» **WHAT YOU WILL DO**
For the material that follows, return exactly the lines from the one with "network_box();" through the one with "bpy.context.scene.collection.objects.link(empty)", both ends included.
■ ■ ■ ■
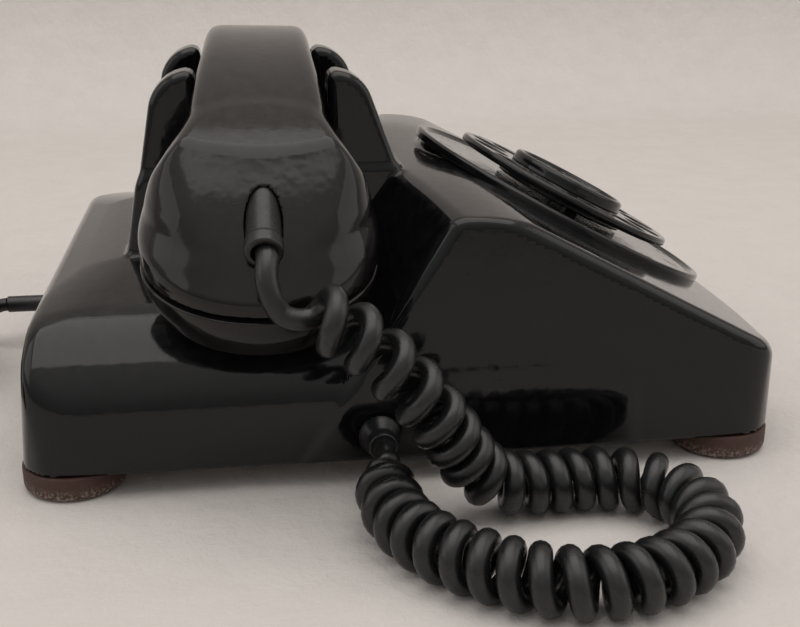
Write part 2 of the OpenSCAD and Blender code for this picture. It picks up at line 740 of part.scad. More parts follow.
gong_y = back_y - 36;
gong_z = base_top + 14;
ringer_y = gong_y - 40;
coil_r = 8;
coil_l = 24;
coil_x = 10.5;
core_z = base_top + 3 + coil_r + 1;
clapper_y = ringer_y + coil_l / 2 + 7;
clapper_z = gong_z + 4;
post_r = 3;

module ringer_frame() {
    color(zinc) {
        translate([0, 0, base_top]) linear_extrude(1.5) polygon(rounded([[-36, ringer_y - 18, 4],
            [36, ringer_y - 18, 4], [36, gong_y + 8, 8], [22, gong_y + 8, 3], [18, ringer_y + 26, 6],
            [-18, ringer_y + 26, 6], [-22, gong_y + 8, 3], [-36, gong_y + 8, 8]]));
        for (s = [-1, 1]) {
            translate([s * gong_x, gong_y, base_top + 1.5])
                cylinder(r = post_r, h = gong_z + gong_h - gong_t - base_top - 1.5);
            // Cheeks that hold the coil cores
            translate([-coil_x - coil_r, ringer_y + s * (coil_l / 2 + 2.2) - 1.2, base_top + 1.5])
                cube([2 * (coil_x + coil_r), 2.4, core_z + 6 - base_top]);
        }
        // Pivot post of the clapper
        translate([0, clapper_y, base_top + 1.5]) cylinder(r = 1.5, h = clapper_z + 4 - base_top - 1.5);
    }
}

module ringer_coils() {
    for (s = [-1, 1]) translate([s * coil_x, ringer_y + coil_l / 2, core_z]) rotate([90, 0, 0]) {
        color(copper) translate([0, 0, 1.5]) ring(coil_r, 3.5, coil_l - 3);
        color(fibre) for (h = [0, coil_l - 1.5]) translate([0, 0, h]) ring(coil_r + 1, 3.5, 1.5);
        color(steel) translate([0, 0, -1]) cylinder(r = 3.5, h = coil_l + 2);
    }
}

module ringer_magnet() {
    color(steel) translate([-coil_x - 6, ringer_y - coil_l / 2 + 1, core_z + coil_r + 1 + fit])
        cube([2 * coil_x + 12, coil_l - 2, 5]);
}

// Dished gong with a rolled rim, opening downwards
function gong_outline(r, h, t) = [[post_r - 0.8, h - t], [r * 0.55, h - t, 6], [r - 2.2 - t, h * 0.42, 6],
    [r - t, 0], [r, 0], [r - 1.9, h * 0.5, 6], [r * 0.6, h, 7], [post_r - 0.8, h]];
module gong() {
    rotate_extrude($fn = 72) polygon(rounded(gong_outline(gong_r, gong_h, gong_t)));
}
module gong_right() { color(brass) translate([gong_x, gong_y, gong_z]) gong(); }
module gong_left() { color(brass) translate([-gong_x, gong_y, gong_z]) gong(); }

module gong_screws() {
    color(steel) mirrored_x() translate([gong_x, gong_y, gong_z + gong_h]) difference() {
        cylinder(r = 3.6, h = 2);
        translate([-5, -0.5, 1.1]) cube([10, 1, 2]);
    }
}

ball_r = 3.5;
ball_y = gong_y - 2;
arm_t = 1.6;
module clapper() {
    color(brass) {
        translate([0, ball_y, clapper_z]) sphere(r = ball_r);
        difference() {
            union() {
                translate([-arm_t / 2, clapper_y, clapper_z - arm_t / 2])
                    cube([arm_t, ball_y - clapper_y - ball_r + 0.6, arm_t]);
                translate([0, clapper_y, clapper_z - 3]) cylinder(r = 3, h = 6);
            }
            translate([0, clapper_y, 0]) cylinder(r = 1.5 + run, h = case_d);
        }
    }
}

// ---------- network ----------

net = [44, 62, 24];
net_at = [38, -30, base_top];
module network_box() {
    color(zinc) translate(net_at) linear_extrude(net[2])
        polygon(rounded([[0, 0, 3], [net[0], 0, 3], [net[0], net[1], 3], [0, net[1], 3]]));
}

terminal_n = 5;
module network_terminals() {
    for (i = [0:terminal_n - 1], s = [0, 1]) translate([net_at[0] + 7 + s * (net[0] - 14),
        net_at[1] + 8 + i * (net[1] - 16) / (terminal_n - 1), net_at[2] + net[2]]) {
        color(fibre) translate([-4, -4, 0]) cube([8, 8, 1.2]);
        color(brass) translate([0, 0, 1.2]) difference() {
            cylinder(r = 2.6, h = 1.8);
            translate([-3, -0.4, 1]) cube([6, 0.8, 2]);
        }
    }
}

// ---------- handset ----------

arc_z = handle_top_z - handle_arc_r;
cup_h = 37;
neck_r = cap_r - 3;
neck_h = 8;
groove = 1.5;
capsule_r = neck_r - 3;

// Draws a child in the frame of one cup, with Z pointing up out of the cap
module at_cup(side) {
    translate([side * cap_x, seat_y, cap_z]) rotate([0, side * cap_tilt, 0]) children();
}

cup_outline = [[0, 0], [cap_r - 1, 0], [cap_r, 1], [cap_r, 9, 20], [cap_r - 12.5, cup_h - 5, 12],
    [handle_w / 2 - 4, cup_h, 4], [0, cup_h]];
facet_top = [93, 97];
facet_foot = [117.2, 58];
facet_a = atan2(facet_foot[0] - facet_top[0], facet_top[1] - facet_foot[1]);

module handset_handle() {
    half_arc = asin((cap_x + 7) / handle_arc_r);
    edge = 7;
    color(warm_black) difference() {
        union() {
            // The arched handle, with a flat back and rounded edges
            translate([0, seat_y, arc_z]) rotate([90, 0, 0]) rotate([0, 0, 90 - half_arc])
                rotate_extrude(angle = 2 * half_arc, $fn = 180) polygon(rounded([
                    [handle_arc_r - handle_t, -handle_w / 2, edge + 2], [handle_arc_r, -handle_w / 2, edge],
                    [handle_arc_r, handle_w / 2, edge], [handle_arc_r - handle_t, handle_w / 2, edge + 2]]));
            for (s = [-1, 1]) at_cup(s) {
                rotate_extrude($fn = 72) polygon(rounded(cup_outline));
                translate([0, 0, -neck_h]) ring(neck_r, neck_r - 2.5, neck_h + 2);
            }
        }
        // Flat end facets
        for (s = [-1, 1]) scale([s, 1, 1]) translate([facet_top[0], 0, facet_top[1]])
            rotate([0, -facet_a, 0]) translate([0, -case_w, -case_w]) cube([case_w, 2 * case_w, 2 * case_w]);
        // Room for the capsules, with a smaller well above for their springs
        for (s = [-1, 1]) at_cup(s) {
            translate([0, 0, -2 * neck_h]) cylinder(r = neck_r - 2.5, h = 2 * neck_h + 4);
            cylinder(r = neck_r - 10, h = 12);
        }
        // Socket of the boot, opened out where it breaks through the facet
        boot_place() {
            translate([0, 0, -boot_sink]) cylinder(r = boot_r, h = boot_l);
            translate([0, 0, boot_flare]) cylinder(r = boot_r + 0.5 + fit, h = 2 * boot_l);
        }
    }
}

// Cap with a rolled shoulder and a dished face; the cup's neck fits inside it
cap_h = 16.5;
cap_outline = [[0, 3 - cap_h], [capsule_r + 0.4, 3 - cap_h], [neck_r + fit, -neck_h - 1],
    [neck_r + fit, -groove], [cap_r, -groove, 0.6], [cap_r, -6, 14], [cap_r - 6.5, -cap_h, 6],
    [cap_r - 11, -cap_h - 0.3, 3], [0, 1 - cap_h]];
module cap(rings) {
    difference() {
        rotate_extrude($fn = 96) polygon(rounded(cw(cap_outline)));
        for (q = rings, i = [0:q[1] - 1]) rotate(360 * i / q[1]) translate([q[0], 0, -2 * cap_h])
            cylinder(r = q[2], h = 2 * cap_h, $fn = 24);
    }
}
module transmitter_cap() { color(warm_black) at_cup(-1) cap([[0, 1, 1.3], [6, 6, 1.3], [12, 12, 1.3]]); }
module receiver_cap() { color(warm_black) at_cup(1) cap([[0, 1, 1.5], [6.5, 6, 1.5]]); }

module capsule(h) {
    rotate_extrude($fn = 64) polygon(rounded([[0, 3.3 - cap_h], [capsule_r - 4, 3.3 - cap_h, 1],
        [capsule_r - 3, 6 - cap_h], [capsule_r, 6 - cap_h], [capsule_r, h - cap_h, 1.5],
        [capsule_r * 0.6, h - cap_h, 1], [capsule_r * 0.5, h + 2 - cap_h, 1], [0, h + 2 - cap_h]]));
}
module transmitter_unit() { color(zinc) at_cup(-1) capsule(16); }
module receiver_unit() { color(zinc) at_cup(1) capsule(20); }

// Rubber sleeve that carries the cord out of the transmitter cup
boot_r = 5.4;
boot_l = 34.9;
boot_sink = 3;
boot_flare = 3;
boot_drop = 45;
boot_at = [-cap_x - 11, seat_y + 1, cap_z + 26.5];
module boot_place() {
    translate(boot_at) rotate([0, 180 + boot_drop, 0]) children();
}
module handset_boot() {
    color(black_gloss) boot_place() rotate_extrude() polygon(rounded([[strand_d / 2, -boot_sink],
        [boot_r, -boot_sink], [boot_r, boot_l - 4], [boot_r + 0.5, boot_l - 3.4, 0.5],
        [boot_r + 0.5, boot_l, 0.8], [strand_d / 2, boot_l]]));
}

// ---------- glands and cords ----------

module gland(tail) {
    // The groove is wider than the wall is thick, because the wall leans
    inner = -wall - gland_slack;
    rotate_extrude() polygon(rounded([[0, inner - 2], [port_r + 1.5, inner - 2, 0.5], [port_r + 1.5, inner],
        [port_r - 0.1, inner], [port_r - 0.1, gland_slack], [port_r + 1.5, gland_slack], [port_r + 1, 3, 1],
        [tail[0], tail[1], 0.6], [0, tail[1]]]));
}
gland_slack = 0.85;
gland_seat = 0.8;
curl_tail = 8.8;
line_tail = 24;
module curl_gland() {
    color(black_gloss) translate(curl_port + [gland_seat, 0, 0]) rotate([0, -90, 0])
        gland([strand_d / 2 + 1, curl_tail]);
}
module line_gland() {
    color(black_gloss) translate(line_port - [0, gland_seat, 0]) rotate([-90, 0, 0])
        gland([line_d / 2 + 0.8, line_tail]);
}

// Route of the curly cord, from the boot to the gland on the left side
curl_route = [[-119.9, 42.5, 66.1], [-122, 42.2, 64.1], [-124.5, 40, 62.2], [-126.5, 35, 60.5],
    [-127, 29, 58.5], [-127, 22, 53], [-127, 15, 45], [-127, 8, 36], [-126, 1, 26], [-124, -7, 15.5],
    [-122, -18, 9], [-121, -32, 8.4], [-121, -46, 8.4], [-125, -59, 8.4], [-134, -67, 8.4],
    [-147, -68, 8.4], [-161, -60, 8.4], [-171, -48, 8.4], [-175, -36, 8.4], [-174, -24, 8.4],
    [-169, -12, 8.4], [-160, 0, 8.4], [-149, 9, 8.4], [-136, 14, 8.4], [-124, 15, 9], [-117, 14.5, 12.8],
    [-112.5, 14, 15.5], [-108.3, 14, 15.5]];
curl_from = 3;
curl_to = 24;
function curl_radius(i) = i < curl_from || i > curl_to ? strand_d / 2 : curl_d / 2;
module curly_cord() {
    color(black_gloss) tube(curl_route, [for (i = [0:len(curl_route) - 1]) curl_radius(i)], 10);
}

// Route of the line cord, from the gland at the back to the coil behind the telephone,
// and its tail, from the coil to the plug
line_route = [[36, 137.4, 15.5], [36, 141, 14.8], [36, 147, 11.5], [35.5, 154, 6], [34, 161, 3],
    [32.5, 168, 2.6], [31, 173, 2.6]];
tail_route = [[-2, 202.4, 27.4], [-12, 202.6, 26.4], [-22, 202.4, 22], [-31, 201.6, 15.5],
    [-37, 200.8, 11.4], [-42, 200, 10], [-46, 200, 10]];
module free_run(p) {
    tube(smooth(p, 2), [for (i = [0:2 * (len(p) - 1)]) line_d / 2], 10);
}
module line_cord() {
    color(black_gloss) {
        free_run(line_route);
        free_run(tail_route);
    }
}

coil_at = [0, 172, 0];
coil_d = 11 * line_d;
coil_rows = 6;
coil_cols = 2;
module line_cord_coil() {
    w = coil_cols * line_d / 2;
    h = coil_rows * line_d;
    color(black_gloss) translate(coil_at) rotate_extrude($fn = 64) translate([coil_d / 2, 0])
        polygon(rounded([[-w, 0, 2], [w, 0, 2], [w, h, 2], [-w, h, 2]]));
}

module coil_tie() {
    w = coil_cols * line_d / 2 + fit;
    h = coil_rows * line_d + fit;
    color(steel) translate(coil_at + [-coil_d / 2, 3, 0]) rotate([90, 0, 0]) linear_extrude(6) difference() {
        translate([-w - 1, 0]) square([2 * w + 2, h + 1]);
        translate([-w, -cut]) square([2 * w, h + cut]);
    }
}

// Flat four-pin wall plug, lying beside the coil with the cord in its end
plug = [30, 24, 20];
plug_at = [-46 - fit - plug[0], 188, 0];
pin_l = 12;
plug_pin_r = 1.8;
module line_plug() {
    translate(plug_at) {
        color(black_gloss) linear_extrude(plug[2]) polygon(rounded([[0, 0, 3], [plug[0], 0, 5],
            [plug[0], plug[1], 5], [0, plug[1], 3]]));
        color(brass) for (y = [7, 17], z = [6, 14]) translate([-pin_l, y, z]) rotate([0, 90, 0])
            cylinder(r = plug_pin_r, h = pin_l);
    }
}

housing();
base_plate();
feet();
foot_rivets();
housing_screws();
plunger_left();
plunger_right();
hook_bracket();
hook_lever();
hook_pin();
hook_contacts();
dial_mount_ring();
number_plate();
dial_frame();
dial_back_plate();
finger_wheel();
card_ring();
number_card();
card_window();
finger_stop();
dial_shaft();
main_gear();
return_spring();
pulse_gear();
governor_rotor();
governor_cup();
pulse_contacts();
ringer_frame();
ringer_coils();
ringer_magnet();
gong_left();
gong_right();
gong_screws();
clapper();
network_box();
network_terminals();
line_gland();
curl_gland();
handset_handle();
transmitter_cap();
transmitter_unit();
receiver_cap();
receiver_unit();
handset_boot();
curly_cord();
line_cord();
line_cord_coil();
coil_tie();
line_plug();
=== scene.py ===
import json
import math

import bmesh
import bpy
import numpy as np
from bpy.props import FloatProperty, FloatVectorProperty, IntProperty, PointerProperty
from mathutils import Matrix, Vector


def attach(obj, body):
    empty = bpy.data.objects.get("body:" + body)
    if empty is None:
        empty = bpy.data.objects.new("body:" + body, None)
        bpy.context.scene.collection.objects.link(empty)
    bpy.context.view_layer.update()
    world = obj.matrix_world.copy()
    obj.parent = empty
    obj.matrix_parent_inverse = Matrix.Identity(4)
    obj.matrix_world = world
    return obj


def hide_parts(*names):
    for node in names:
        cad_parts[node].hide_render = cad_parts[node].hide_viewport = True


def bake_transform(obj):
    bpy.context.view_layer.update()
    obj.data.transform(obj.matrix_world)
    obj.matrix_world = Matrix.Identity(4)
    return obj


bl_info = {
    "name": "Rotary Desk Telephone",
    "version": (1, 0, 0),
    "blender": (4, 5, 0),
    "location": "View3D > Sidebar > Telephone",
    "description": "Dresses the packed frame of a rotary desk telephone with pieces, finishes and a stage",
    "category": "Object",
}

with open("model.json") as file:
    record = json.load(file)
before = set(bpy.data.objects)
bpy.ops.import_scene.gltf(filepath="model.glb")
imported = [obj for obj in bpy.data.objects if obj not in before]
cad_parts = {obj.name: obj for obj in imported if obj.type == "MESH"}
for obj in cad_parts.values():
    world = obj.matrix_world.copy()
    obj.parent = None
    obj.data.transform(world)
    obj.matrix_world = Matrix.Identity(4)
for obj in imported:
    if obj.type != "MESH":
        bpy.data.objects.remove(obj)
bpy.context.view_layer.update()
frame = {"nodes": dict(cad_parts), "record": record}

MM = 0.001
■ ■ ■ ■
» **SOLVED PROBLEM**
network_box();
network_terminals();
line_gland();
curl_gland();
handset_handle();
transmitter_cap();
transmitter_unit();
receiver_cap();
receiver_unit();
handset_boot();
curly_cord();
line_cord();
line_cord_coil();
coil_tie();
line_plug();
=== scene.py ===
import json
import math

import bmesh
import bpy
import numpy as np
from bpy.props import FloatProperty, FloatVectorProperty, IntProperty, PointerProperty
from mathutils import Matrix, Vector


def attach(obj, body):
    empty = bpy.data.objects.get("body:" + body)
    if empty is None:
        empty = bpy.data.objects.new("body:" + body, None)
        bpy.context.scene.collection.objects.link(empty)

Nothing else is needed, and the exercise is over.